Measures to be taken

 

In order to retain peasants under paddy cultivation, the government needs to intervene at the earliest with a certain framework that will come as respite to paddy growers. There is a need to bring in humanistic approach to a peasant engaged in paddy cultivation, who toils hard in his field but gains less profit. The government should provide subsidized fertilizers and pesticides to peasants that would in turn reduce the investment cost. There is a need to link harvested crops with corporate sector. Bringing in reputed companies, good tags and proper packaging will bring the peasants hard work in parity with the market value goods. The story of Mushkbudji is worth to mention here. The farmers of Sagam collaborated with SKUAST-Kashmir and Sarveshwar Organic Foods Limited, Jammu to revive much important Mushkbudji that was slowly drifting towards extinction.

 

Role of SKUAST

 

The contribution of Sher-e-Kashmir University of Agricultural Sciences and Technology (SKUAST) in rice research is immense. From time to time, it has developed new varieties of seeds. The local varieties bred produce just 160 kgs per kanal.
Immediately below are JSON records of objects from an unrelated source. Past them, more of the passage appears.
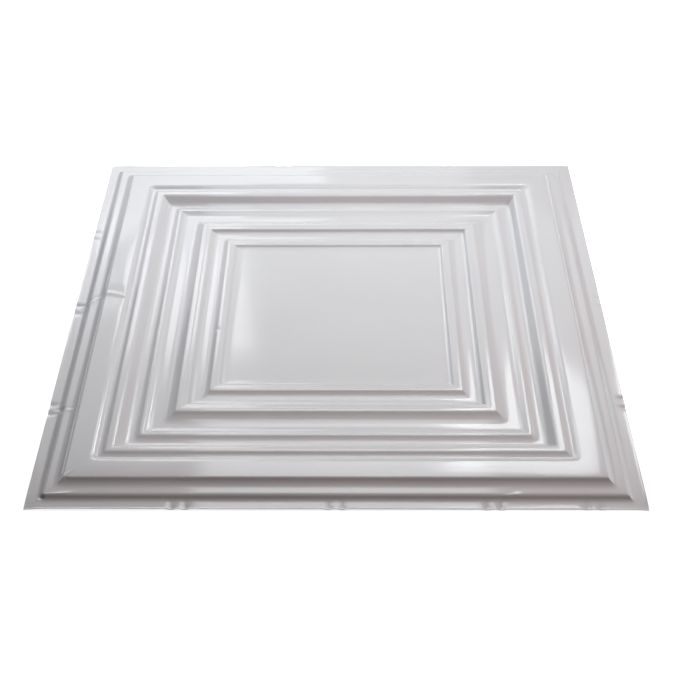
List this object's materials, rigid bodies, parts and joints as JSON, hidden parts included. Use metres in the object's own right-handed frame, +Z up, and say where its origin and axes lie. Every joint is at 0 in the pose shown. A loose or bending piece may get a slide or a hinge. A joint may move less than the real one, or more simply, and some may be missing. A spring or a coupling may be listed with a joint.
{
  "type": "pvc drop ceiling tile",
  "caption": "Square thermoformed PVC lay-in ceiling tile: thin gloss white sheet with stepped coved frames round a flat centre panel and a flat flange that rests on the ceiling grid.",
  "frame": {"origin": "centre of the tile at the level its centre panel lies on, the bottom of the bounding box", "axes": "+Z up out of the decorated face, +X and +Y along the tile's edges, the front edge of the picture at -Y"},
  "size_m": [0.603, 0.603, 0.0122],
  "materials": {
    "pvc_sheet": "gloss"
  },
  "bodies": {
    "root": {"ceiling_tile": "pvc_sheet"}
  },
  "joints": []
}
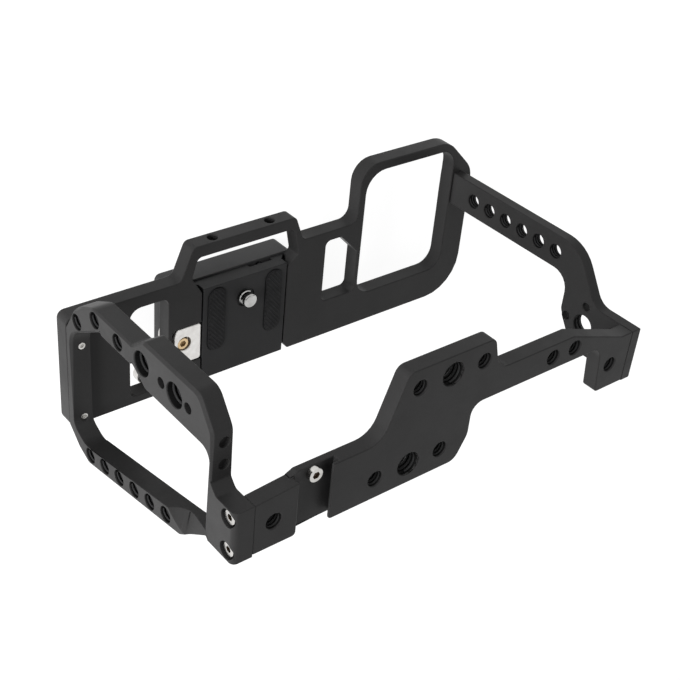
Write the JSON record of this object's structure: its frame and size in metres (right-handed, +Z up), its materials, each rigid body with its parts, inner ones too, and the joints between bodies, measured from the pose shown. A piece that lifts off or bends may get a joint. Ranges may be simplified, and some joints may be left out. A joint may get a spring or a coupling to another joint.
{
  "type": "camera cage",
  "caption": "Open metal cage round a box-shaped cinema camera, with a sliding quick-release plate, a lever lock and threaded holes for accessories.",
  "frame": {"origin": "centre of the tripod thread's mouth in the underside of the quick release clamp", "axes": "+X along the camera body from the side plate to the grip arm, +Y towards the lens, +Z up"},
  "size_m": [0.2002, 0.085, 0.127],
  "materials": {
    "black_aluminium": "black anodised, satin",
    "steel": "polished",
    "black_steel": "black oxide",
    "silver_steel": "bead blasted",
    "brass": "turned",
    "rubber": "ribbed"
  },
  "bodies": {
    "cage": {"base_plate": "black_aluminium", "side_plate": "black_aluminium", "top_plate": "black_aluminium", "grip_arm": "black_aluminium", "clamp_body": "black_aluminium", "clamp_screws": "steel", "thread_bushing": "steel", "lever_washer": "steel", "lever_screw": "brass", "side_top_screws": "steel", "side_base_screws": "steel", "arm_base_screws": "black_steel", "arm_end_screws": "black_steel", "seat_screw": "steel", "stop_pin": "steel"},
    "slide_plate": {"camera_plate": "black_aluminium", "left_grip_pad": "rubber", "right_grip_pad": "rubber"},
    "tie_down_screw": {"camera_screw": "steel"},
    "lever": {"lock_lever": "silver_steel"},
    "jaw": {"lock_jaw": "silver_steel"}
  },
  "joints": [
    {"name": "plate_slide", "type": "slide", "parent": "cage", "child": "slide_plate", "axis": [0, -1, 0], "range_m": [0, 0.05]},
    {"name": "camera_screw_turn", "type": "hinge", "parent": "slide_plate", "child": "tie_down_screw", "pos_m": [0, 0.0209, 0.0148], "axis": [0, 0, 1], "continuous": true},
    {"name": "lever_swing", "type": "hinge", "parent": "cage", "child": "lever", "pos_m": [-0.029, 0.0078, 0.0086], "axis": [0, 0, -1], "range_deg": [0, 85]},
    {"name": "jaw_slide", "type": "slide", "parent": "cage", "child": "jaw", "axis": [-1, 0, 0], "range_m": [0, 0.00095]}
  ],
  "couplings": [
    {"joint": "jaw_slide", "follows": "lever_swing", "m_per_rad": 0.0006376}
  ]
}
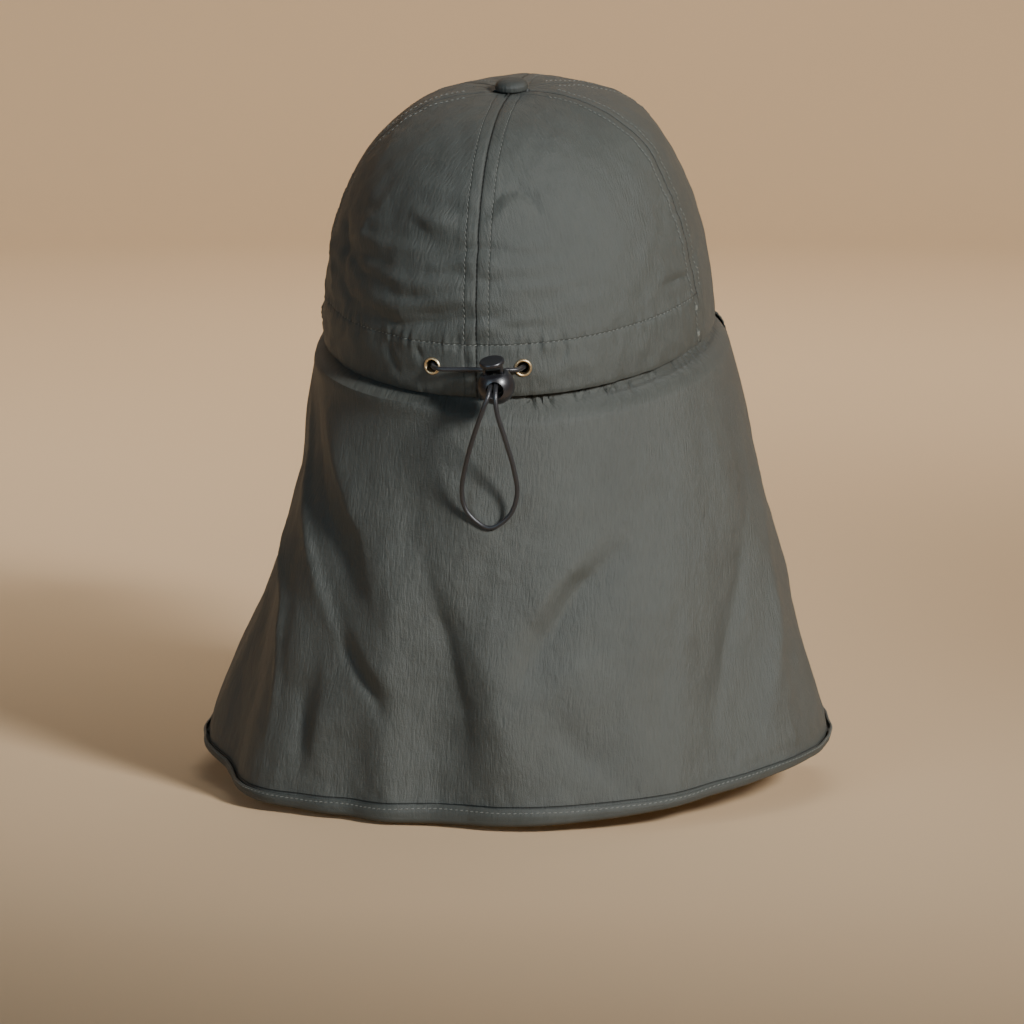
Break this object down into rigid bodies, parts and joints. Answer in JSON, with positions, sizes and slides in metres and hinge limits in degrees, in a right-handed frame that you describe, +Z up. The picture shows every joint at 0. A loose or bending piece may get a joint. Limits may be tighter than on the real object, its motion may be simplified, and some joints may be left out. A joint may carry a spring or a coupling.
{
  "type": "sun cap with neck flap",
  "caption": "Cloth sun cap sewn from panels, with a peak, a long bound neck flap and a drawcord through eyelets with a cord lock at the back.",
  "frame": {"origin": "middle of the head opening, in the plane of the crown's rim", "axes": "+Z up as worn, -Y towards the peak, +Y towards the back and the neck flap, +X to the wearer's left"},
  "size_m": [0.2793, 0.2952, 0.3067],
  "materials": {
    "shell_cloth": "crinkled matt nylon",
    "facing_cloth": "smooth matt nylon",
    "binding_tape": "folded woven tape",
    "eyelet_brass": "worn polished brass",
    "cord": "round braided cord",
    "lock_plastic": "glossy black"
  },
  "bodies": {
    "cap": {"back_left": "shell_cloth", "back_right": "shell_cloth", "side_left": "shell_cloth", "side_right": "shell_cloth", "front_left": "shell_cloth", "front_right": "shell_cloth", "button": "shell_cloth", "neck_flap": "shell_cloth", "peak": "shell_cloth", "channel_facing": "facing_cloth", "eyelet_left": "eyelet_brass", "eyelet_right": "eyelet_brass", "drawcord": "cord", "toggle_barrel": "lock_plastic", "hem_binding": "binding_tape"},
    "plunger": {"toggle_plunger": "lock_plastic"}
  },
  "joints": [
    {"name": "plunger_press", "type": "slide", "parent": "cap", "child": "plunger", "axis": [-0.0952, -0.3224, -0.9418], "range_m": [0, 0.0035], "stiffness_N_per_m": 600}
  ]
}
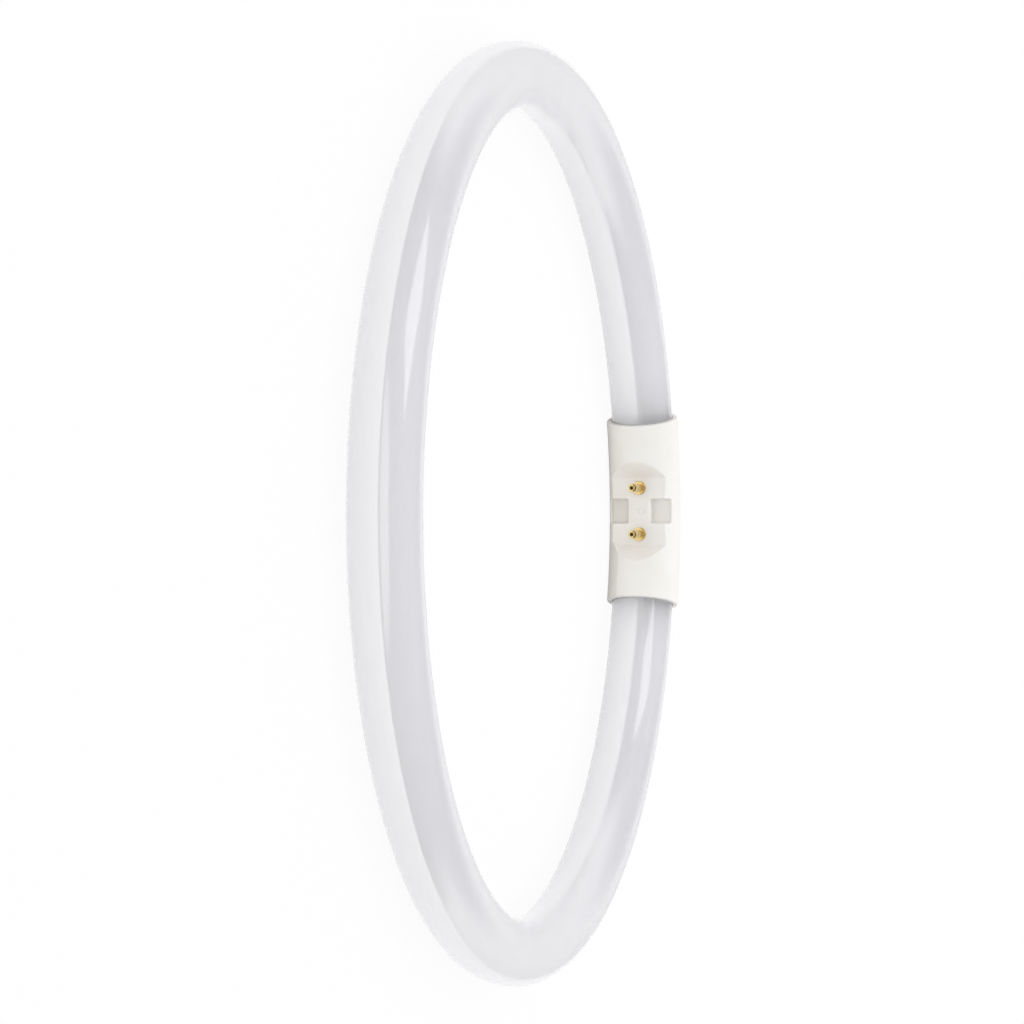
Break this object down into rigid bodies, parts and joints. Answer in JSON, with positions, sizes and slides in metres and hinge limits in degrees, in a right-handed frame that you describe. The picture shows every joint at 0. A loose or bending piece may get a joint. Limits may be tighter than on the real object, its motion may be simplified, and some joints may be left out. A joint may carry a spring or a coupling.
{
  "type": "circular led tube",
  "caption": "Ring-shaped opal glass lamp closed by a moulded white cap, with a recessed connector and contact pins that point at the ring's middle.",
  "frame": {"origin": "middle of the ring, in the plane halfway through the glass tube", "axes": "+Z along the ring's axis, +X from the middle of the ring to the cap, +Y along the cap; the lamp lies flat"},
  "size_m": [0.2315, 0.23, 0.0196],
  "materials": {
    "opal_glass": "opal white, glossy",
    "cap_plastic": "warm white, satin",
    "pin_brass": "bright turned",
    "board_laminate": "green solder mask",
    "component_moulding": "black moulding",
    "choke_ferrite": "ferrite with a varnished winding",
    "capacitor_can": "satin can",
    "fuse_ceramic": "lacquered body",
    "lead_insulation": "white silicone insulation",
    "seal_silicone": "cured white silicone"
  },
  "bodies": {
    "root": {"glass_ring": "opal_glass", "cap_inner_shell": "cap_plastic", "cap_outer_shell": "cap_plastic", "contact_pin_1": "pin_brass", "contact_pin_2": "pin_brass", "driver_board": "board_laminate", "bridge_rectifier": "component_moulding", "driver_chip": "component_moulding", "choke": "choke_ferrite", "bulk_capacitor": "capacitor_can", "fuse_resistor": "fuse_ceramic", "pin_lead_1": "lead_insulation", "pin_lead_2": "lead_insulation", "strip_lead_1": "lead_insulation", "strip_lead_2": "lead_insulation", "end_seal_1": "seal_silicone", "end_seal_2": "seal_silicone"}
  },
  "joints": []
}
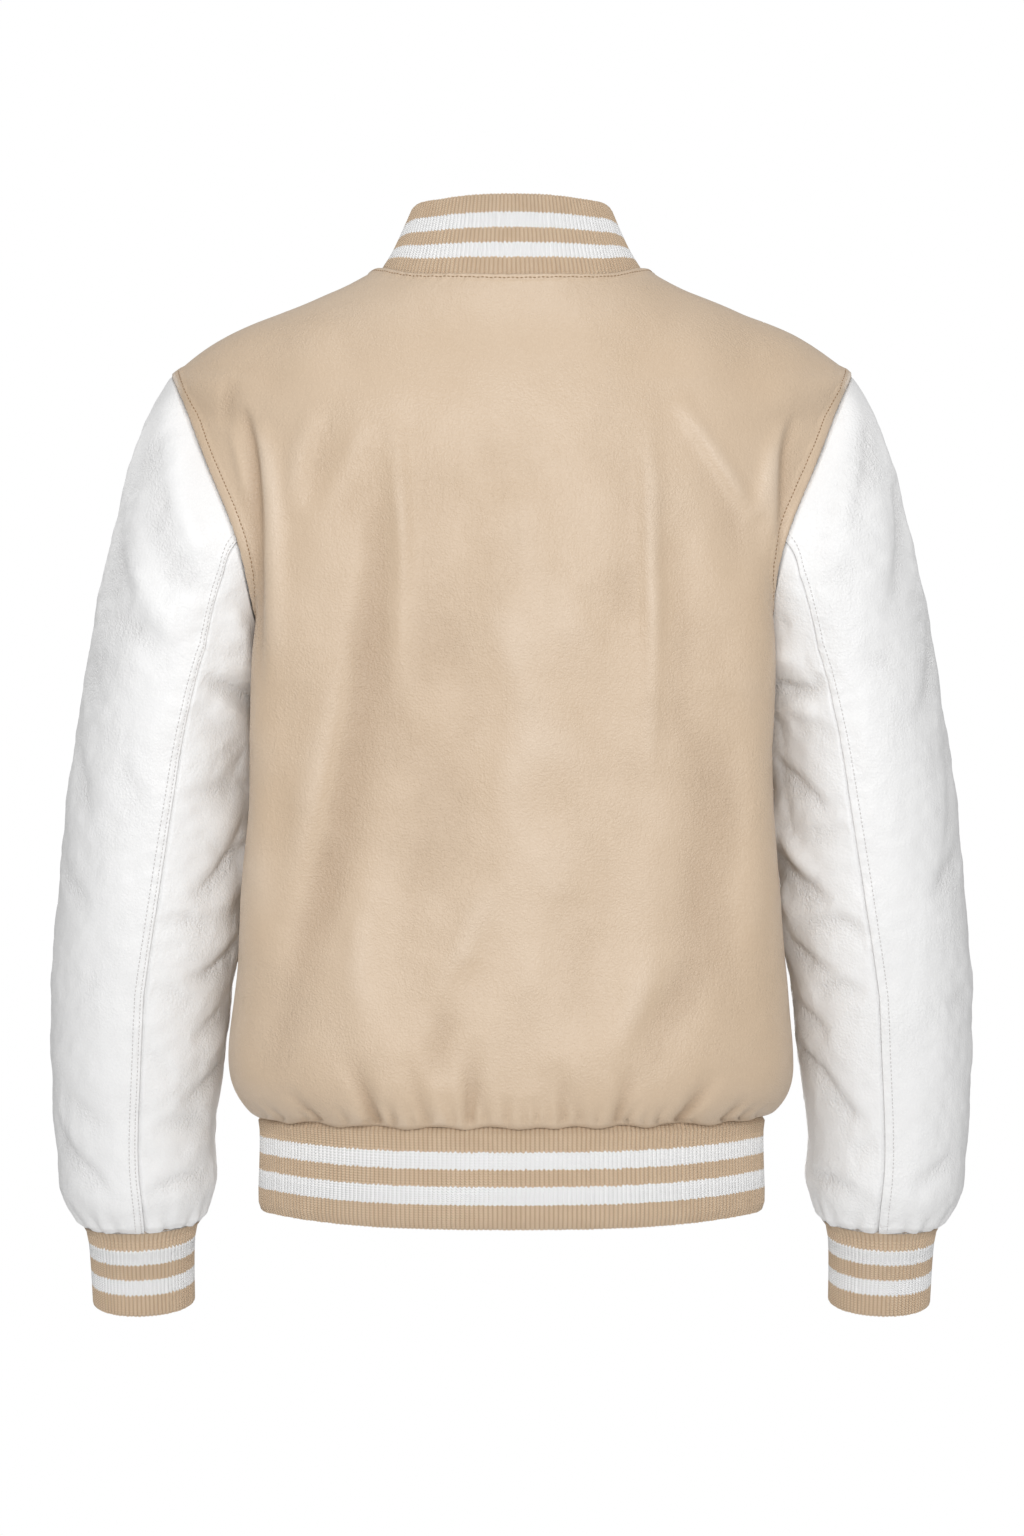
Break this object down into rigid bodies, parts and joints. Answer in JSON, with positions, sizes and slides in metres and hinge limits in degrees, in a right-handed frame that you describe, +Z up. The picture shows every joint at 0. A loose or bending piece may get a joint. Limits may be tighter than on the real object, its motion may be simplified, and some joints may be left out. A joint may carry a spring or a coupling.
{
  "type": "varsity jacket",
  "caption": "Waist-length varsity jacket in the hollow form of wear, with tan leather body, white leather sleeves, snap front, and striped rib-knit collar, hem band and cuffs.",
  "frame": {"origin": "on the jacket's centre line, between the shoulders at the height of the neck seam's sides, where the wearer's shoulders carry it", "axes": "+Z up; the front faces -Y and the back faces +Y; the wearer's left is +X"},
  "size_m": [0.647, 0.2488, 0.785],
  "materials": {
    "tan_leather": "satin, fine grain",
    "white_leather": "satin, smooth",
    "rib_knit": "matt rib knit, tan with two white stripes",
    "snap_metal": "satin"
  },
  "bodies": {
    "root": {"back": "tan_leather", "front_left": "tan_leather", "front_right": "tan_leather", "sleeve_left_upper": "white_leather", "sleeve_left_under": "white_leather", "sleeve_right_upper": "white_leather", "sleeve_right_under": "white_leather", "collar": "rib_knit", "hem_band": "rib_knit", "cuff_left": "rib_knit", "cuff_right": "rib_knit", "snap_1": "snap_metal", "snap_2": "snap_metal", "snap_3": "snap_metal", "snap_4": "snap_metal", "snap_5": "snap_metal", "snap_6": "snap_metal", "snap_7": "snap_metal"}
  },
  "joints": []
}
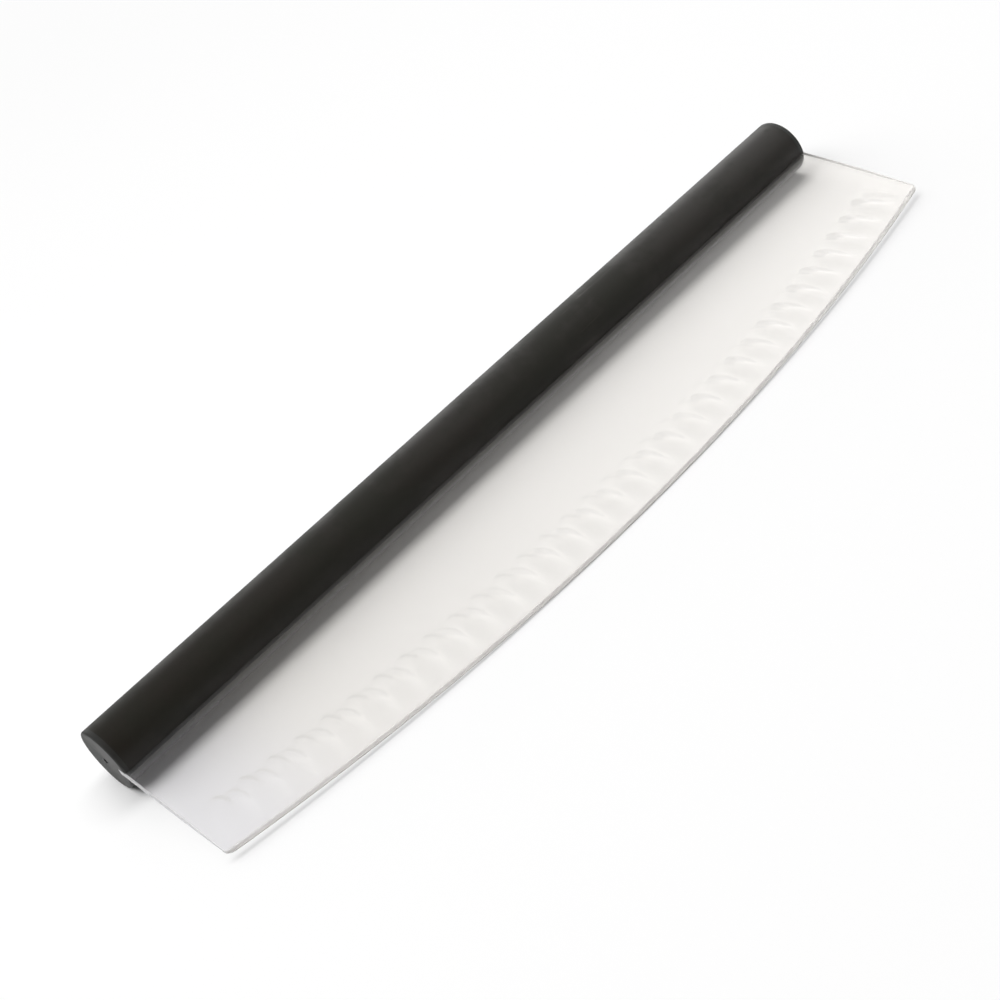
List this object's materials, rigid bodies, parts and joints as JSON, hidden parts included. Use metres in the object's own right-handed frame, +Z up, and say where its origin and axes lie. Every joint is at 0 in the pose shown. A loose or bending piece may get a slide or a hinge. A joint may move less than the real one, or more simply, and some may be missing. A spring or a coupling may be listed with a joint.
{
  "type": "rocking pizza knife",
  "caption": "Long rocking pizza knife: a clear moulded blade with a curved, fluted edge, set along a round black handle with flat end caps.",
  "frame": {"origin": "middle of the outer box, on the table that the knife lies on", "axes": "+X along the handle to its right end, +Z up from the table, the blade's curved edge faces -Y"},
  "size_m": [0.356, 0.0942, 0.024],
  "materials": {
    "clear_plastic": "clear, smooth moulded plastic with fluted edge",
    "black_grip": "fine matte",
    "black_cap": "matte, faintly coarse",
    "core_plastic": "as moulded",
    "fastener_steel": "plain stainless"
  },
  "bodies": {
    "root": {"blade": "clear_plastic", "grip_sleeve": "black_grip", "upper_core": "core_plastic", "lower_core": "core_plastic", "clamp_screws": "fastener_steel", "clamp_nuts": "fastener_steel", "left_end_cap": "black_cap", "right_end_cap": "black_cap"}
  },
  "joints": []
}
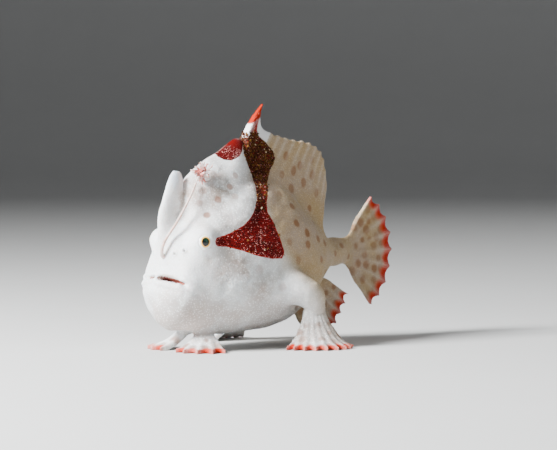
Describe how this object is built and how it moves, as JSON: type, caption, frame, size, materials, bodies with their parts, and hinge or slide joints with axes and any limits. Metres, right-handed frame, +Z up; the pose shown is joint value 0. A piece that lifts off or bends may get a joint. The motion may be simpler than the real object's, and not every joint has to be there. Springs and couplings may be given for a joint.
{
  "type": "frogfish",
  "caption": "Life-size young warty frogfish standing on its paired fins, with a raised head blade, a humped nape, a folded lure, ribbed fins and a gently curved tail.",
  "frame": {"origin": "on the floor under the middle of the model's bounding box, where the paired fins stand", "axes": "-Y towards the snout, +X towards the fish's left side, +Z up"},
  "size_m": [0.0258, 0.0431, 0.0321],
  "materials": {
    "skin": "fine-grained matt skin, painted",
    "eye": "clear gloss over a dark pupil",
    "lure": "soft translucent flesh, painted"
  },
  "bodies": {
    "root": {"head": "skin", "lower_jaw": "skin", "trunk": "skin", "tail": "skin", "second_dorsal_spine": "skin", "third_dorsal_spine": "skin", "dorsal_fin": "skin", "anal_fin": "skin", "caudal_fin": "skin", "pectoral_arm_left": "skin", "pectoral_arm_right": "skin", "pectoral_fin_left": "skin", "pectoral_fin_right": "skin", "pelvic_fin_left": "skin", "pelvic_fin_right": "skin", "eye_left": "eye", "eye_right": "eye", "illicium": "lure", "esca": "lure"}
  },
  "joints": []
}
However, the varieties bred at Khudwani station of SKUAST which include SR-1, SR-2, SR-3, SR-4, SR-5, Jehlum have a potential of 400-500 kgs per kanal. The visibility of this station is evident in the farmer’s field. The development department of the state shall bring most of the area under these high yielding varieties. 

The increasing use of paddy land for residential purposes in Valley results due to the absence of housing policy. The wilful shift from paddy cultivation to horticultural sector can be understood in the realm of decent earning that the peasants make in the latter. The state seems to be in a no mood of taking any measure of stopping shrinking paddy fields. There is a need to bring in strict measures for building infrastructures in the paddy fields.